Especificamente quanto ao ICMS, conforme exposto anteriormente, ainda que não haja previsão na legislação estadual para tributação destas operações, o STF demonstra estar mudando radicalmente seu entendimento, ao autorizar, em medida cautelar, a tributação do ICMS sobre aquisições de software via download no Estado do Mato Grosso[17]. Caso esta posição se consolide no julgamento definitivo do caso, as autoridades fiscais federais provavelmente adotarão a mesma linha de entendimento, passando a tributar estas operações por IPI, PIS, COFINS.

Todavia, cabe ressaltar que o entendimento que vem sido adotado pelas autoridades fiscais e tribunais administrativos merece ressalvas. Primeiramente, pela ausência de base legal expressa acerca da incidência do ICMS sobre softwares adquiridos via download. 

Adicionalmente, quanto à tributação pelo ISS, ainda que haja previsão expressa no item 1.05 da lista anexa à Lei Complementar, questiona-se se há, de fato, uma efetiva prestação de serviço (no sentido de uma obrigação de fazer), considerando essencialmente que o cerne da cessão de uso de software não abrange uma obrigação de dar, não há a criação de novo software e sim a mera cessão de seu uso.

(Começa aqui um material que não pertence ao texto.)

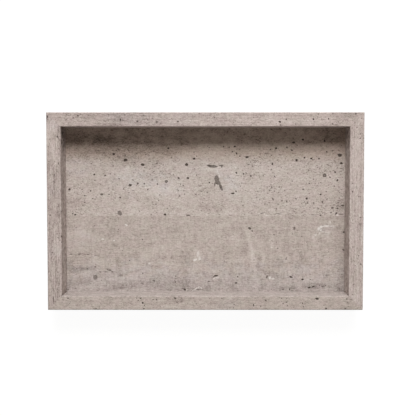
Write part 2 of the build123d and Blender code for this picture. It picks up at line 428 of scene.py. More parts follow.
FLOOR_PATCHES = patch_rows(
    # A stain under the back wall, with its lobes
    (-112, 84, 80, 24, -0.12), (-104, 65, 16, 8, -0.08), (-107, 56, 7, 7, -0.05),
    (-72, 62, 19, 13, -0.03, -6), (-70, 42, 8, 5, -0.04), (-140, 76, 10, 4, -0.08),
    (-137, 63, 12, 3, 0.06), (-73, 71, 10, 7, 0.06), (-162, 84, 8, 4, 0.05),
    # Clouds along the back wall
    (-150, 93, 40, 7, -0.12), (-125, 84, 14, 7, -0.08), (-110, 102, 8, 4, 0.1),
    (-128, 100, 12, 4, 0.05), (-178, 93, 8, 5, -0.08), (-96, 84, 9, 5, -0.05),
    (-69, 98, 5, 10, 0.1), (-52, 81, 16, 8, -0.09), (-44, 72, 6, 4, -0.06), (-16, 75, 8, 6, 0.05),
    (-15, 71, 6, 6, 0.05), (12, 76, 20, 9, 0.1), (38, 90, 7, 6, 0.08), (48, 92, 28, 5, 0.05),
    (66, 71, 7, 6, 0.09), (80, 96, 16, 5, -0.08), (92, 94, 16, 4, -0.05), (100, 75, 16, 4, 0.04),
    (137, 72, 8, 6, 0.06), (118, 103, 9, 4, 0.12), (162, 99, 16, 12, -0.16), (179, 92, 5, 8, -0.08),
    # The upper board's left half
    (-165, 26, 12, 5, 0.04), (-150, 50, 16, 7, -0.03), (-147, 29, 11, 2, -0.05, 38),
    (-172, 9, 15, 7, -0.12), (-150, 0, 20, 8, 0.02), (-103, 46, 14, 10, 0.06),
    (-104, 30, 24, 8, 0.08, 12), (-85, 38, 10, 4, 0.05), (-98, 16, 7, 4, 0.05),
    (-60, 29, 27, 12, 0.08, 4), (-54, 50, 5, 8, 0.05), (-36, 24, 22, 16, 0.07),
    (-91, 8, 6, 6, 0.07), (-79, 7, 10, 3, -0.06, -45), (-76, 15, 4, 4, -0.05), (-75, -4, 32, 4, 0.04),
    # The upper board's right half
    (14, 53, 6, 5, 0.07), (35, 40, 12, 21, 0.1), (49, 26, 9, 11, 0.04), (75, 54, 14, 4, 0.05),
    (68, 31, 16, 11, 0.04), (76, 18, 12, 9, 0.04), (90, 43, 9, 12, 0.05), (118, 9, 12, 8, 0.04),
    (127, 42, 14, 4, 0.05), (156, 56, 8, 8, 0.05), (160, 35, 18, 8, 0.03), (179, 33, 5, 12, 0.05),
    (34, -3, 10, 5, 0.06), (8, 4, 17, 5, -0.08), (112, -10, 6, 4, -0.06), (165, -12, 15, 4, -0.06),
    (176, 3, 10, 6, -0.1, 20), (4, 22, 7, 22, -0.03),
    # The lower board's left end: slanting bands, and spots in a loose grid
    (-158, -14, 12, 9, 0.05), (-180, -37, 5, 9, 0.1), (-120, -12, 20, 10, -0.05),
    (-162, -30, 11, 12, 0.06), (-124, -29, 8, 6, -0.05), (-178, -73, 8, 8, -0.1),
    (-155, -62, 7, 6, -0.06), (-142, -65, 9, 5, 0.07), (-163, -78, 17, 3.5, -0.13, 8),
    (-166, -95, 17, 4.5, -0.1, 14), (-155, -101, 24, 3.5, 0.05), (-160, -84, 18, 3, 0.05, 12),
    (-113, -101, 7, 5, -0.15), (-98, -101, 7, 4, -0.1), (-128, -105, 16, 3, -0.07),
    (-88, -86, 30, 3.5, 0.06, 8), (-90, -97, 16, 5, -0.05, -8), (-85, -102, 6, 5, 0.05),
    (-85, -76, 8, 5, 0.05), (-60, -95, 22, 11, -0.12), (-54, -92, 9, 5, 0.05),
    (-115, -67, 3, 7, -0.1), (-104, -67, 2.5, 5, -0.05), (-112, -85, 3, 4, -0.1),
    (-120, -47, 4, 5, -0.07), (-107, -46, 2.5, 5, -0.07), (-107, -76, 4, 5, 0.06),
    (-95, -74, 6, 5, 0.09), (-112, -49, 3, 5, 0.04), (-90, -60, 8, 7, -0.06), (-80, -62, 5, 5, 0.05),
    (-69, -52, 6, 5, 0.08), (-63, -42, 6, 4, 0.06), (-57, -30, 6, 13, 0.05), (-76, -16, 12, 5, 0.03),
    (-75, -26, 10, 4, 0.05), (-53, -51, 7, 6, 0.08), (-50, -70, 8, 4, 0.09), (-62, -62, 4, 6, -0.06),
    (-34, -44, 10, 4, 0.06), (-35, -48, 10, 4, 0.05), (-42, -29, 11, 6, -0.03),
    # The middle of the lower board: a dark square over the front rail, pale spots
    (-27, -74, 6, 26, -0.06), (-20, -54, 3.5, 8, -0.05), (-30, -98, 18, 8, -0.06),
    (-24, -107, 6, 5, -0.06), (-10, -60, 6, 9, 0.07), (5, -70, 5, 9, 0.05), (3, -103, 8, 4, -0.1),
    (17, -95, 7, 6, -0.05), (27, -60, 8, 10, -0.05), (39, -42, 9, 8, 0.12), (36, -46, 3, 3, -0.04),
    (49, -49, 5, 10, -0.06), (42, -65, 13, 4, 0.05), (19, -66, 4, 5, 0.04), (33, -100, 6, 6, -0.08),
    (32, -92, 5, 4, 0.05), (45, -86, 4, 8, -0.06), (38, -78, 36, 4, 0.04),
    # The lower board's right end: upright bands
    (57, -40, 4, 14, 0.12, 14), (62, -60, 4, 12, 0.15, 8), (76, -54, 8, 4, -0.03), (84, -66, 9, 4, 0.05),
    (89, -73, 8, 3, -0.05), (90, -87, 16, 10, -0.08), (105, -40, 5, 10, -0.04), (115, -43, 6, 5, 0.05),
    (140, -57, 12, 9, 0.05), (157, -71, 5, 4, -0.05), (169, -89, 6, 6, 0.06), (178, -102, 6, 12, -0.1),
    (67, -90, 3.5, 20, 0.06, 3), (71, -45, 4, 8, 0.06), (86, -43, 5, 7, 0.08), (76, -63, 4, 6, 0.08),
    (69.5, -67, 2.5, 10, -0.08), (84, -67, 4, 17, -0.04, 8), (95, -68, 6, 5, -0.07),
    (109, -51, 3, 13, -0.07, 18), (126, -67, 4, 10, -0.06), (125, -78, 46, 5, 0.05),
    (137, -91, 12, 5, 0.05), (165, -64, 9, 7, 0.05), (141, -40, 4, 11, 0.07, 20),
    (148, -55, 3, 12, 0.05, 8), (158, -31, 9, 5, 0.04), (152, -45, 2.5, 10, -0.06),
    (144, -100, 15, 3.5, -0.15), (115, -102, 7, 5, -0.12), (101, -103, 5, 4, -0.09),
    (76, -99, 3.5, 9, -0.08), (158, -85, 5, 5, -0.06),
)

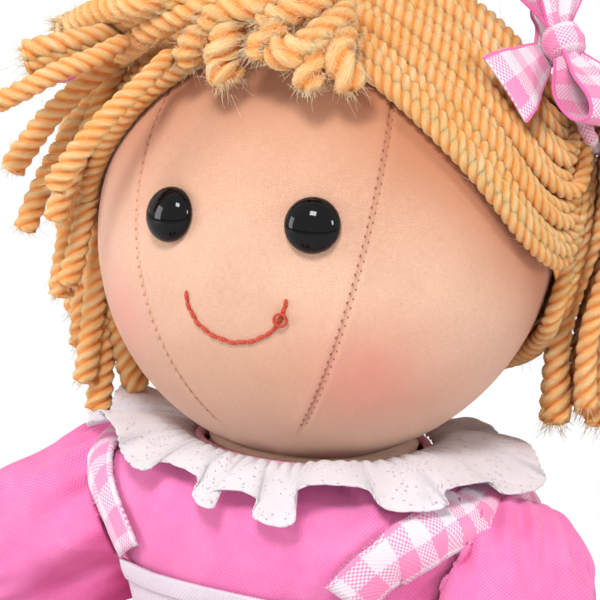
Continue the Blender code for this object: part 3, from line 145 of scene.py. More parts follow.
class Finish:
    """One material and the nodes that are added to it."""

    def __init__(self, name, roughness=0.9, sheen=0.0, specular=0.3):
        self.material = bpy.data.materials.new(name)
        self.material.use_nodes = True
        self.tree = self.material.node_tree
        self.shader = self.tree.nodes["Principled BSDF"]
        self.shader.inputs["Roughness"].default_value = roughness
        self.shader.inputs["Sheen Weight"].default_value = sheen
        self.shader.inputs["Sheen Roughness"].default_value = 0.45
        self.shader.inputs["Specular IOR Level"].default_value = specular

    def put(self, node, socket, value):
        if isinstance(value, bpy.types.NodeSocket):
            self.tree.links.new(value, node.inputs[socket])
        elif isinstance(value, tuple) and len(value) == 3 and node.inputs[socket].type == "RGBA":
            node.inputs[socket].default_value = (*value, 1)
        else:
            node.inputs[socket].default_value = value

    def add(self, kind, sockets, **settings):
        node = self.tree.nodes.new("ShaderNode" + kind)
        for name, value in settings.items():
            setattr(node, name, value)
        for socket, value in sockets.items():
            self.put(node, socket, value)
        return node.outputs

    def math(self, operation, first, second=0.0, third=0.0):
        return self.add("Math", {0: first, 1: second, 2: third}, operation=operation)[0]

    def times(self, first, second):
        return self.math("MULTIPLY", first, second)

    def plus(self, first, second):
        return self.math("ADD", first, second)

    def line(self, value, slope, start):
        """A value times a slope, and then a start added to it."""
        return self.math("MULTIPLY_ADD", value, slope, start)

    def uv(self):
        return self.add("UVMap", {})[0]

    def parts(self):
        return self.add("SeparateXYZ", {0: self.uv()})

    def place(self):
        return self.add("TexCoord", {})["Object"]

    def attribute(self, name):
        return self.add("Attribute", {}, attribute_name=name)["Fac"]

    def noise(self, where, scale, detail):
        return self.add("TexNoise", {"Vector": where, "Scale": scale, "Detail": detail, "Roughness": 0.55})[0]

    def stretch(self, where, sizes):
        return self.add("Mapping", {"Vector": where, "Scale": sizes})[0]

    def mix(self, share, first, second):
        node = self.tree.nodes.new("ShaderNodeMix")
        node.data_type = "RGBA"
        self.put(node, 0, share)
        self.put(node, 6, first)
        self.put(node, 7, second)
        return node.outputs[2]

    def span(self, value, low, high, start=0.0, end=1.0):
        sockets = {"Value": value, "From Min": low, "From Max": high, "To Min": start, "To Max": end}
        return self.add("MapRange", sockets)[0]

    def weave(self, pitch):
        """Height of a plain weave: threads pass over and under each other."""
        parts = self.parts()
        waves = [self.math("SINE", self.times(parts[k], 2 * math.pi / pitch)) for k in (0, 1)]
        return self.line(self.times(*waves), 0.5, 0.5)

    def colour(self, value):
        self.put(self.shader, "Base Color", value)

    def bump(self, height, distance):
        sockets = {"Height": height, "Distance": distance, "Strength": 1.0}
        self.put(self.shader, "Normal", self.add("Bump", sockets)["Normal"])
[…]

Assim, a tributação pelo ISS, especificamente nas operações via download, também enfrenta obstáculos, tendo em vista sobretudo a dificuldade em se determinar o aspecto espacial do imposto e qual município faria jus ao imposto porventura devido.

Conclusão

Em que pese não termos, ainda, uma legislação tratando especificamente acerca do assunto, vem se consolidando na jurisprudência o entendimento de que, ainda que o software não possua um respectivo suporte físico (ou seja, aquisição via download), o tratamento tributário respeita a distinção entre as formas de software.

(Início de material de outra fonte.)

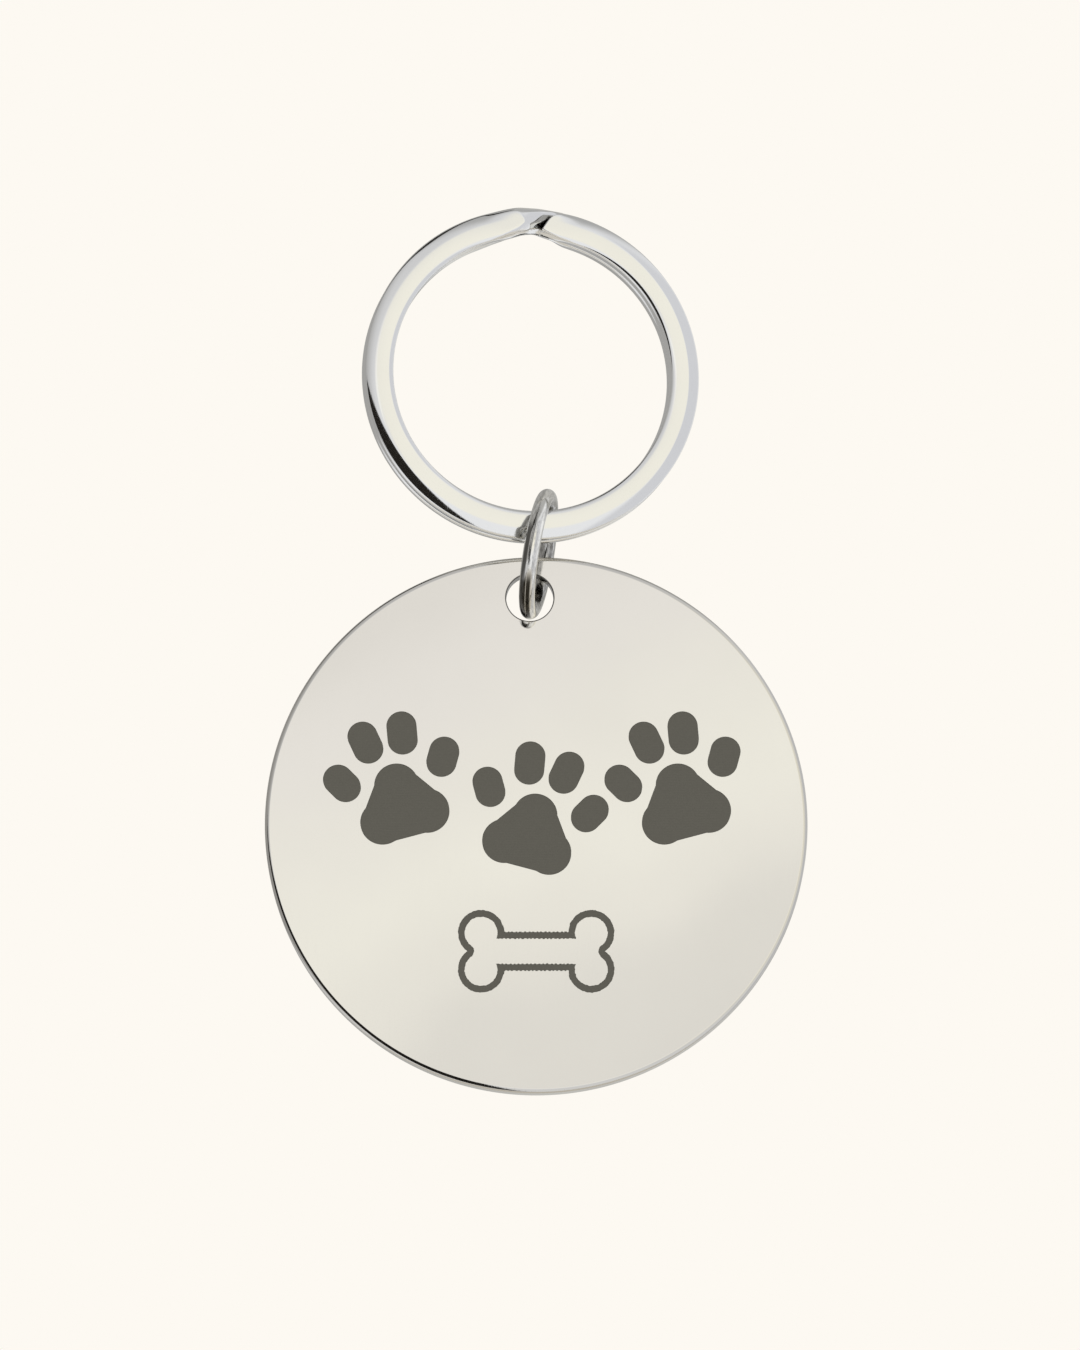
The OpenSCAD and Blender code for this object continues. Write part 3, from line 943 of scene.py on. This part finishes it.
def studio():
    """The surroundings: a plain cream backdrop. In the metal they have the soft bands, the grey
    walls and the small dark flags of a tabletop studio."""
    world = bpy.data.worlds.new("studio")
    bpy.context.scene.world = world
    world.use_nodes = True
    t = Tree(world.node_tree)
    way = t.new("ShaderNodeTexCoord", out=0)
    x, y, z = t.new("ShaderNodeSeparateXYZ", {0: way}, out=None).outputs
    degrees = 180 / math.pi

    def dot(v):
        return t.vector("DOT_PRODUCT", way, tuple(v), out=1)

    def polar(azimuth, rise):
        """Angle from a direction, and place round it from its right over its top, in degrees."""
        a, e = math.radians(azimuth), math.radians(rise)
        right = (math.cos(a), math.sin(a), 0)
        up = (-math.sin(e) * math.sin(a), math.sin(e) * math.cos(a), math.cos(e))
        angle = t.times(t.math("ARCCOSINE", dot(direction(azimuth, rise))), degrees)
        place = t.times(t.math("ARCTAN2", dot(up), dot(right)), degrees)
        return angle, t.math("FLOORED_MODULO", place, 360.0)

    # the split ring's flat face mirrors what lies here
    angle, place = polar(16, 10)

    def flag(near, far, first, last):
        """An arc-shaped dark card round the mirror direction, with a plain far edge and a near
        edge that curves to it at both ends."""
        along = t.math("SUBTRACT", place, (first + last) / 2)
        along = t.math("ABSOLUTE", t.math("DIVIDE", along, (last - first) / 2))
        width = t.math("SUBTRACT", 1.0, t.math("POWER", along, 1.7))
        width = t.times(width, (far - near) / 2)
        off = t.math("ABSOLUTE", t.math("SUBTRACT", angle, t.math("SUBTRACT", far, width)))
        return t.smooth(t.math("SUBTRACT", off, width), 1.0, -1.0)

    # the light all round
    colour = t.mix(t.smooth(angle, 9.0, 30.0), FRONT_LIGHT, COOL_LIGHT)
    upper_left = t.math("ADD", t.times(x, -0.7), t.times(z, 0.7))
    colour = t.mix(t.smooth(upper_left, -0.1, 0.5), colour, UPPER_LEFT)
    azimuth = t.times(t.math("ARCTAN2", x, t.times(y, -1.0)), degrees)
    beside = t.times(t.smooth(azimuth, 30.0, 38.0), t.smooth(azimuth, 92.0, 76.0))
    colour = t.mix(t.times(beside, t.smooth(z, 0.75, 0.55)), colour, BESIDE)
    colour = t.mix(t.smooth(z, 0.64, 0.84), colour, OVERHEAD)

    # the grey walls end a little below the level, and a light patch is in the middle of the rear
    above_foot = t.smooth(z, -0.31, -0.24)
    for start, full, grey in GREY_WALLS:
        colour = t.mix(t.times(t.smooth(azimuth, start, full), above_foot), colour, grey)
    behind, _ = polar(180, 0)
    colour = t.mix(t.smooth(behind, 8.5, 5.5), colour, BEHIND)
    colour = t.mix(t.smooth(z, -0.66, -0.85), colour, BELOW)

    # soft diagonal bands in front, seen in the tag's flat face
    mirror, _ = polar(0, 10)
    depth = t.math("MAXIMUM", t.times(y, -1.0), 0.05)
    flat_x = t.math("DIVIDE", x, depth)
    flat_z = t.math("SUBTRACT", t.math("DIVIDE", z, depth), math.tan(CAM_RISE))
    across = t.math("SUBTRACT", t.times(flat_x, BAND_X), t.times(flat_z, BAND_Z))
    bands = t.new("ShaderNodeValToRGB", {0: t.linear(across, -BAND_HALF, BAND_HALF)}, out=None)
    stops = bands.color_ramp
    stops.interpolation = "EASE"
    while len(stops.elements) < len(BANDS):
        stops.elements.new(0.5)
    for stop, (spot, value) in zip(stops.elements, BANDS):
        stop.position, stop.color = spot, (*value, 1)
    colour = t.mix(t.smooth(mirror, 9.5, 6.5), colour, bands.outputs[0])

    # dark flags to the lower left and overhead
    dark_flags = t.math("MAXIMUM", flag(*FLAGS[0]), flag(*FLAGS[1]))
    colour = t.mix(dark_flags, colour, FLAG_COLOUR)
    path = t.new("ShaderNodeLightPath", out=None)
    seen = t.mix(path.outputs["Is Glossy Ray"], CREAM, colour)
    ambient = t.new("ShaderNodeBackground", {"Color": seen, "Strength": 1.0})
    t.feed(world.node_tree.nodes["World Output"].inputs[0], ambient)


def camera():
    """The camera, with the lens that shows VIEW_HEIGHT at its distance."""
    data = bpy.data.cameras.new("camera")
    data.sensor_width = SENSOR
    data.lens = SENSOR * CAM_DISTANCE / VIEW_HEIGHT
    data.clip_start, data.clip_end = 10 * MM, 20.0
    ob = bpy.data.objects.new("camera", data)
    back = Vector((0, -math.cos(CAM_RISE), -math.sin(CAM_RISE)))
    ob.location = CAM_TARGET + back * CAM_DISTANCE
    ob.rotation_mode = "QUATERNION"
    ob.rotation_quaternion = back.to_track_quat("Z", "Y")
    bpy.context.scene.collection.objects.link(ob)
    bpy.context.scene.camera = ob


floor()
studio()
lamp("overhead_softbox", azimuth=105, rise=66, distance=0.9, size=(0.5, 0.35), power=0.5,
     colour=(1.0, 0.98, 0.95))
camera()
bpy.context.scene.view_settings.view_transform = "Standard"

Assim, softwares de encomenda permanecem sob a mesma tributação, independentemente de sua aquisição ter sido via download ou através de um suporte físico. Já os softwares de prateleira, por ausência de previsão legal, não são tributados como mercadoria nas operações internacionais. Nas operações internas, todavia, as autoridades fiscais federais ainda mantêm a tributação respectiva.

Contudo, entendemos que há argumentos para descaracterizarmos a tributação pelo ISS em casos de software customizado e adquirido via download, considerando a manifesta ausência de uma obrigação de fazer nestas operações, caracterizando-se tão somente uma cessão de uso, além da impossibilidade de estabelecer-se o critério espacial da hipótese de incidência do imposto.



[1]“Artigo 9º. O uso de programa de computador no País será objeto de contrato de licença.”

 

[2]  RE 176.626, Relator (a): Min. SEPÚLVEDA PERTENCE, Primeira Turma, julgado em 10/11/1998

[3] A discussão deu-se em torno da incidência de ICMS e ISS, motivo pelo qual a incidência de outros tributos não foi abordada pelo Pretório Excelso.

[4] “ADI 1945 MC, Relator (a): Min. OCTAVIO GALLOTTI, Relator (a) p/ Acórdão: Min. GILMAR MENDES, Tribunal Pleno, julgado em 26/05/2010.

[5] Analisou-se, especificamente, os denominados “softwares de prateleira”.

[6] Conforme Acórdão nº 9303­01.864 da Câmara Superior de Recursos Fiscais. Sessão de 06.03.2012. Relator Conselheiro Henrique Pinheiro Torres.

[7] Conforme Acórdão nº 3201-001-518. 2ª Câmara. 1ª Turma Ordinária. Sessão de 27.11.2013. Relator Conselheiro Carlos Alberto Nascimento e Silva Pinto.

[8] “Art. 7º São obras intelectuais protegidas as criações do espírito, expressas por qualquer meio ou fixada sem qualquer suporte, tangível ou intangível, conhecido ou que se invente no futuro, tais como: [...]

XII ­ os programas de computador”

[9] “Art.9º O uso de programa de computador no País será objeto de contrato de licença.

[10] Nos termos do art. 52 do RIR/99: “constituem rendimentos de qualquer espécie decorrentes de uso, fruição ou exploração de direitos, tais como: d) direitos autorais” (...)”

[11] Especificamente no que diz respeito à CIDE-Royalties, deverá haver a efetiva transferência de tecnologia para que a contribuição possa incidir, conforme artigo 2º, §1º-A da Lei nº 10.168/2000.

[12] Conforme Solução de Consulta nº 135, de 06 de Novembro de 2012

[13] Importante salientar que o assunto vem sendo discutido no STF, no tocante à tributação pelo ICMS, através da ADI 1945. Aguarda-se o julgamento do caso.

[14] Conforme Solução de Consulta nº 421, de 30 de Novembro de 2010.

[15] Conforme Solução de Consulta nº 149, de 05 de Agosto de 2013.

[16] Conforme Solução de Consulta nº 35, de 16 de Julho de 2012°.

[17] A discussão está sendo tratada na ADI nº 1945.